Get em while they’re still hot (and before you have to tackle your brother for the last one. That would kinda ruin the whole “holiday spirit” thing, methinks.)
Makes 6-8, adapted from Sugarcrafter
- 2 cups unbleached AP flour
- 1 tbsp baking powder
- 3/4 tsp salt
- 2 tbsp brown sugar
- 1/2 tsp cinnamon
- 1/4 tsp nutmeg
- 2 tbsp butter
- 3/4 cup pumpkin puree
- 1/2 cup almond milk or regular milk
- 2 tbsp maple syrup
- Preheat the oven to 450. Line a baking sheet with parchment paper (or use a silpat). In a large bowl, whisk together the flour, baking powder, salt, brown sugar, cinnamon, and nutmeg. Blend in the butter using a pastry cutter.
- In a medium bowl, combine the pumpkin, milk and maple syrup.
- Pour the wet ingredients into the dry ingredients and stir until the mixture holds together. Knead lightly on a floured surface and roll out to 1-inch thickness. Using a 2 inch biscuit cutter, cut the dough into circles. Re-roll the scraps and repeat until all of the dough is used up.
- Place the biscuits on the prepared baking sheet/silpat.
- Bake 12-14 minutes or until golden brown. Serve warm.
Makes about 5 cups, adapted from Nigella Lawson via Not Without Salt
- 1 lb fresh cranberries
- 1 cup plus 2 tbsp water
- 7 tbsp butter
- 1 2/3 cup sugar
- 1/4 tsp salt
- 1/2 tsp vanilla extract
- 6 eggs
- In a medium saucepan, place the cranberries and water over low heat. Cook until the berries have popped and they are tender. Pass the cranberries through a fine sieve or food mill. Put the puree back into the pan.
- Add the butter, sugar, salt, and vanilla into the pan.

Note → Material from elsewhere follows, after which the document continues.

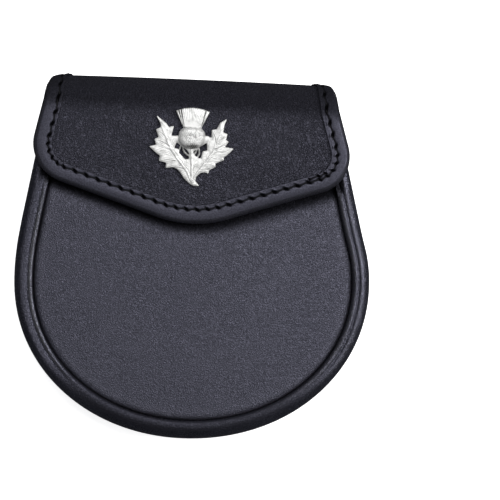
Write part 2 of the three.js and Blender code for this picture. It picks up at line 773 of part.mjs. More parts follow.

- Lightly beat the eggs in a separate bowl and then add them to the cranberry mixture, stirring all the while. Cook slowly over low heat, stirring continuously so the eggs don’t cook. Once thickened, pass through a fine sieve to make sure there are no curdled egg remnants. Place a piece of plastic wrap over the curd to keep a skin from forming. Cool in refrigerator before serving.